Question

Two point charges \(q\) and \(-3q\) are kept 12 cm apart. The distance of the point from \(q\) on the line between two charges at which potential due to this system of charges is zero will be:

• A. 6 cm
• B. 4 cm
• C. 3 cm
• D. 2 cm

Hint:

When dealing with the potential of point charges, remember that the potential is a scalar quantity. Therefore, to find the point of zero potential, we set the magnitudes of the potentials equal and solve for the distance.

Answer 1

The Correct Option is B

Let the distance between the charge \(q\) and the point where the potential is zero be \(x\).
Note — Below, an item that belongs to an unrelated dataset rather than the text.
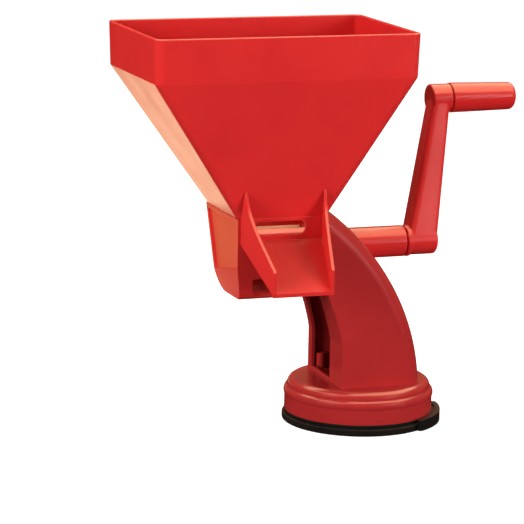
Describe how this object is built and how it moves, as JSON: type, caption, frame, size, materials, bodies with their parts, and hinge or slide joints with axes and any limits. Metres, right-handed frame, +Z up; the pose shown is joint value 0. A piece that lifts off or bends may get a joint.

The distance between the point and the charge \(-3q\) will be \(12 - x\). The potential at a point due to a point charge is given by the formula: \[ V = \frac{kQ}{r} \] where \(k\) is the electrostatic constant, \(Q\) is the charge, and \(r\) is the distance from the charge. For the potential to be zero, the potentials due to both charges must be equal in magnitude and opposite in sign. Hence, we have: \[ \frac{kq}{x} = \frac{k(3q)}{12 - x} \] Simplifying the equation: \[ \frac{1}{x} = \frac{3}{12 - x} \] Cross multiplying: \[ 12 - x = 3x \] \[ 12 = 4x \] \[ x = 3 \, \text{cm} \] Thus, the point at which the potential is zero is 4 cm from the charge \(q\).